Vol. 60 No. 1 (2026): Prawo i Więź

Sustainable Consumer Data Protection in Vietnam’s E-Commerce: Bridging Legal Gaps Through Global Insights

DOI:
https://doi.org/10.36128/19cd0230
Submitted
16 December 2025
Published
19-02-2026

Abstract

Vietnam’s enactment of the Personal Data Protection Law (PDPL), in 2025, scheduled to enter into force in 2026, represents a landmark shift toward codifying a modern data protection regime. Yet, the law enters a digital marketplace dominated by data-driven e-commerce platforms, uneven institutional capacities, and fragmented regulatory frameworks.

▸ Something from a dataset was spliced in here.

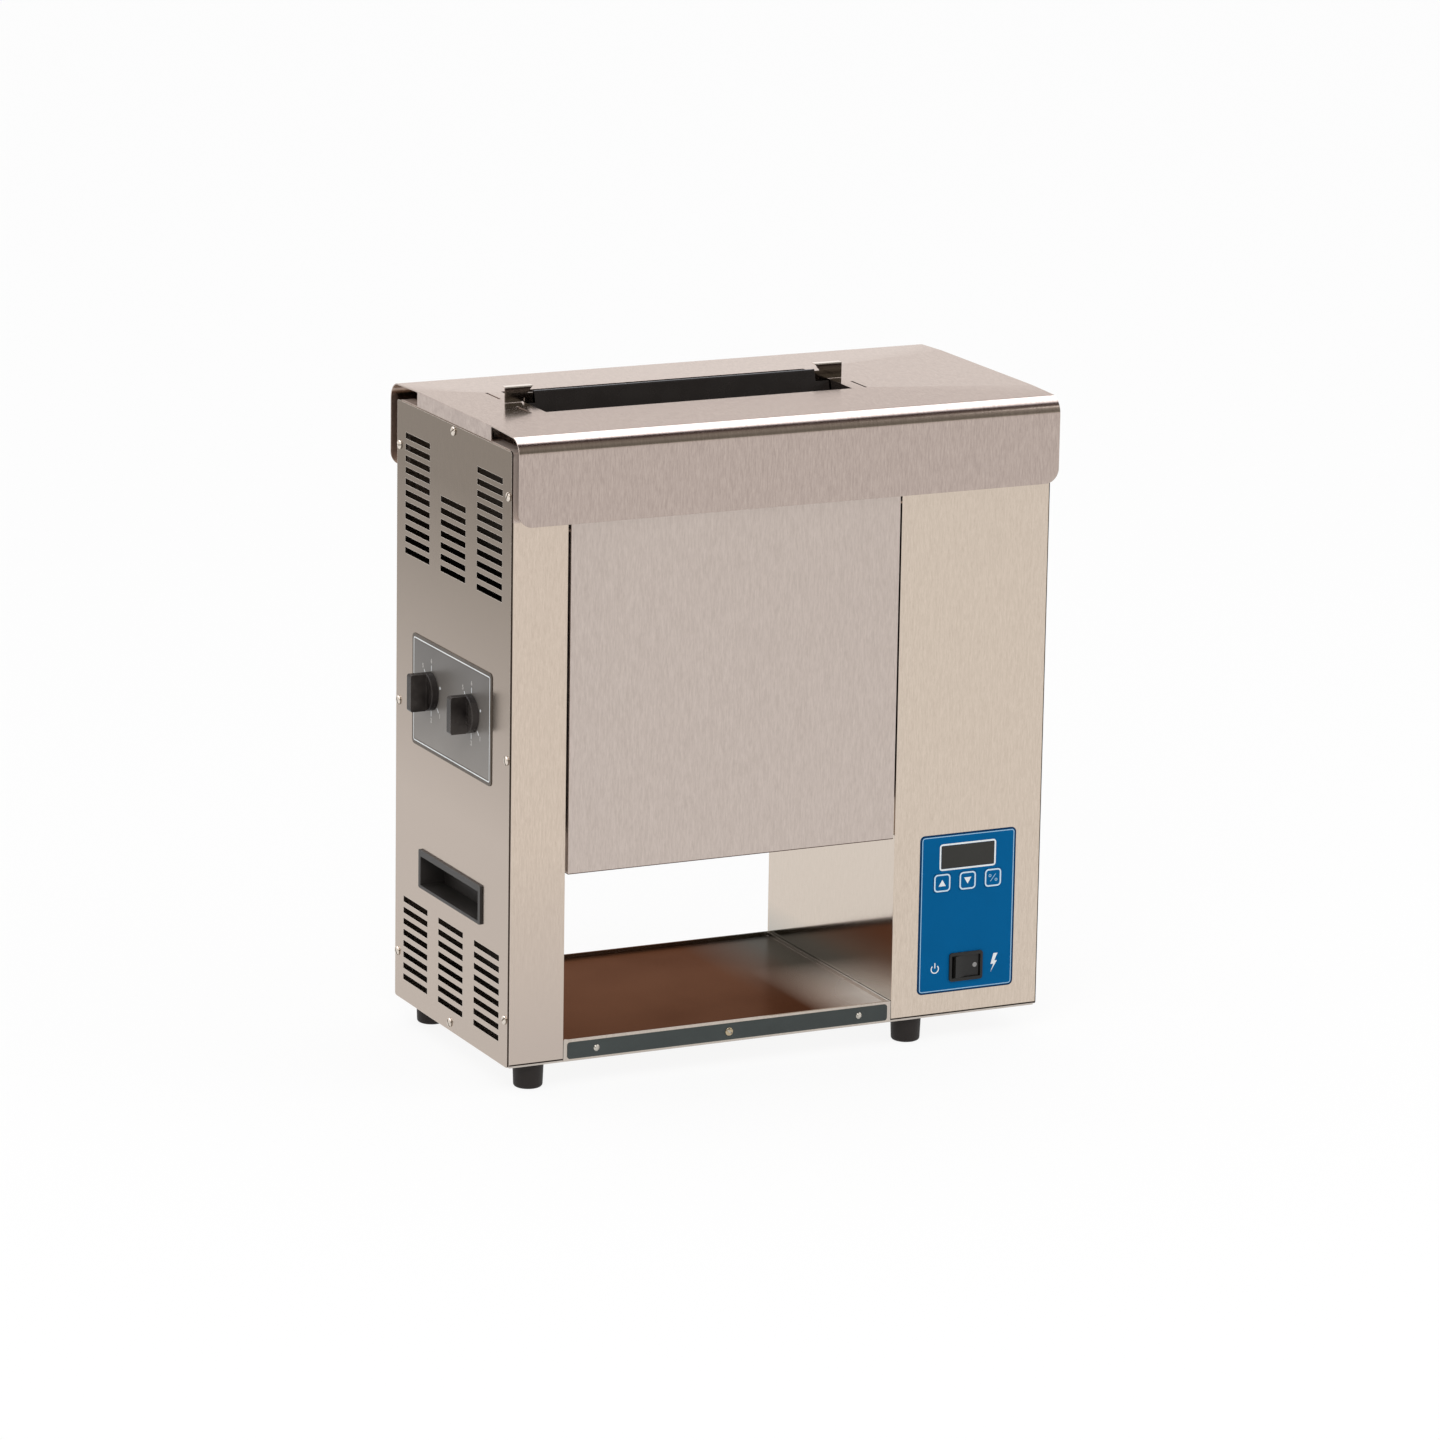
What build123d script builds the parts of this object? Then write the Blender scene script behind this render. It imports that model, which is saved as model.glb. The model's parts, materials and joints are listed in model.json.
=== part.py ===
from build123d import *
from math import asin, atan2, cos, hypot, pi, radians, sin
import os

os.makedirs("parts", exist_ok=True)

# Vertical contact toaster, in millimetres. +Z is up, the front faces -Y and the
# feet stand on z = 0. Lengths along X are first taken from the cabinet's middle.

# Cabinet
body_width = 575.0
body_depth = 277.5
body_height = 602.6
foot_height = 28.0
left_width = 58.5
right_width = 162.2
sheet = 1.2
end_sheet = 1.5
wrap_radius = 11.0
return_width = 14.0
wall_flange = 12.0
pan_wall = 15.0
pan_hem = 2.3
seat_gap = 0.3
run_gap = 0.05
cut_over = 5.0

# End panels: rows of ventilation slots and the screws round the rim
panel_inset = 1.0
panel_corner = 3.0
panel_drop = 1.8
louver_length = 60.0
louver_height = 6.0
louver_pitch = 11.4
louver_column = 87.0
louver_top_drop = 30.0
louver_low_lift = 19.6
upper_count = 11
upper_middle_count = 7
lower_count = 8
screw_inset = 7.75
screw_corner_drop = 45.0
screw_rim = 6.8
screw_head_radius = 4.5
screw_head_height = 2.3
screw_shank_radius = 2.0
screw_shank_length = 7.0
screw_slot = 0.9

# Grip pockets in the end panels
grip_length = 150.5
grip_height = 39.0
grip_lift = 144.5
grip_proud = 2.2
grip_corner = 2.0
grip_rim = 3.5
grip_brow = 5.0
grip_sill = 1.6
grip_wall = 1.2
grip_depth = 25.0

# Top cover
cover_overhang = 16.25
cover_lift = 13.4
cover_bend = 17.0
crown_rise = 3.2
crease_half = 89.0
crease_margin = 15.5
skirt_height = 84.5
skirt_corner = 14.5
slot_half = 54.0
collar_depth = 13.0
slit_start = 20.0
slit_width = 2.2
cover_lip = 12.0

# Front and rear access panels
access_gap_left = 1.7
access_gap_right = 3.8
access_proud = 3.5
access_return = 14.0
access_tab = 12.0
window_height = 186.0
pivot_drop = 10.0
pivot_setback = 8.0
pivot_radius = 2.5

# Landing tray, the strip on its lip and the strip's fasteners
tray_gap = 0.5
tray_rim = 19.5
tray_dip = 3.5
tray_hem = 2.4
lip_drop = 1.0
strip_margin = 4.5
strip_height = 16.5
strip_thick = 0.6
strip_radius = 3.0
stud_head_radius = 3.2
stud_head_height = 1.2
stud_shank_radius = 1.5
stud_margin = 31.0

# Feet and their bolts
foot_top_radius = 15.3
foot_bottom_radius = 14.2
foot_edge = 3.0
foot_left_inset = 31.0
foot_right_reach = 27.2
foot_end_inset = 20.75
foot_bore_radius = 3.4
foot_recess_radius = 8.0
foot_recess_depth = 12.0
bolt_radius = 3.0
bolt_head_radius = 5.5
bolt_head_height = 4.0
nut_radius = 5.8
nut_height = 5.0

# Dial plate, knobs and the snail cams that they turn
dial_width = 192.0
dial_height = 111.0
dial_lift = 322.5
dial_thick = 0.8
knob_spacing = 97.5
knob_rise = 6.5
knob_radius = 19.0
knob_skirt = 7.0
knob_reach = 24.6
knob_bar = 9.5
knob_round = 3.2
knob_gap = 0.5
knob_wall = 4.0
cam_shaft_radius = 4.0
cam_radius = 12.0
cam_rise = 7.0
cam_thick = 8.0
cam_inset = 17.0
cam_play = 0.3
cam_hub_radius = 7.0
follower_radius = 4.0
cam_travel_deg = 270.0
cam_back_deg = 90.0
cam_spare_deg = 15.0

# Bushes
bush_wall = 2.0
bush_flange_wall = 4.5
bush_flange = 2.0

# Platen, release sheet and its hanger
side_clear = 14.0
platen_thick = 18.0
platen_height = 385.0
platen_drop = 2.6
bracket_height = 26.0
bracket_wall = 2.5
heater_radius = 4.0
heater_bend = 28.0
heater_count = 3
heater_margin = 34.0
heater_tail = 8.0
probe_radius = 2.0
probe_depth = 45.0
probe_nut_radius = 6.0
probe_nut_height = 5.0
limit_radius = 11.0
limit_height = 12.0
limit_shift = 90.0
release_thick = 0.5
release_lift = 10.3
hanger_thick = 2.0
hanger_depth = 22.0
ear_width = 29.0
ear_foot_width = 17.0
ear_height = 15.4
ear_flange = 5.0
ear_margin = 17.0
ear_shift = 2.3
hump_share = 0.66
hanger_play = 1.0

# Belt conveyors
lane_gap = 22.0
belt_thick = 2.0
roller_radius = 15.7
roller_wall = 2.5
roller_web = 5.0
roller_drop = 42.6
roller_centres = 340.0
drive_shaft_radius = 5.0
idle_shaft_radius = 4.0
frame_sheet = 2.5
frame_gap = 2.0
frame_half = 24.0
frame_over = 20.0
tie_radius = 5.0
tie_shift = 75.0
backing_inset = 6.0

# Chain drive in the right housing
chain_pitch = 9.525
drive_teeth = 15
motor_teeth = 11
chain_offset = 14.0
band_half = 4.0
band_thick = 1.0
tooth_thick = 4.5
tooth_gap = 0.65
tooth_root = 3.2
tooth_tip = 2.8
tooth_tip_share = 0.5
tooth_root_share = 1.1
chain_roller_radius = 2.4
chain_roller_clear = 20.0
hub_radius = 9.0
hub_length = 7.0
motor_drop = 112.0
idler_drop = 8.0
idler_spread = 103.0
idler_stud_radius = 4.0
idler_flange_radius = 11.0
plate_offset = 11.0
plate_half = 40.0
plate_sheet = 3.0
gearbox_half = 34.0
gearbox_length = 34.0
motor_radius = 31.0
motor_length = 58.0
motor_shaft_radius = 5.0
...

This paper examines whether the PDPL can meaningfully safeguard consumer personal data in Vietnam’s rapidly expanding e-commerce sector, and what legal, institutional, and comparative insights can support its sustainable implementation. Drawing on a structured comparative analysis of the EU’s GDPR, China’s PIPL, and California’s CCPA, the paper evaluates how different regulatory philosophies, including rights-based, state-centric, and market-driven, offer lessons for refining Vietnam’s approach. Building on doctrinal, comparative, and normative analysis, the paper identifies persistent gaps in enforcement independence, lawful bases for processing, cross-border data governance, and sector-specific guidance for e-commerce. It proposes a sustainability-oriented, multi-dimensional reform framework emphasizing institutional independence, regulatory harmonization, risk-based governance, and sustainable data stewardship. The paper contributes to theoretical debates on consumer data governance in emerging economies, and provides policy guidance for Vietnam as it seeks to build a trustworthy, rights-respecting, and sustainable digital market.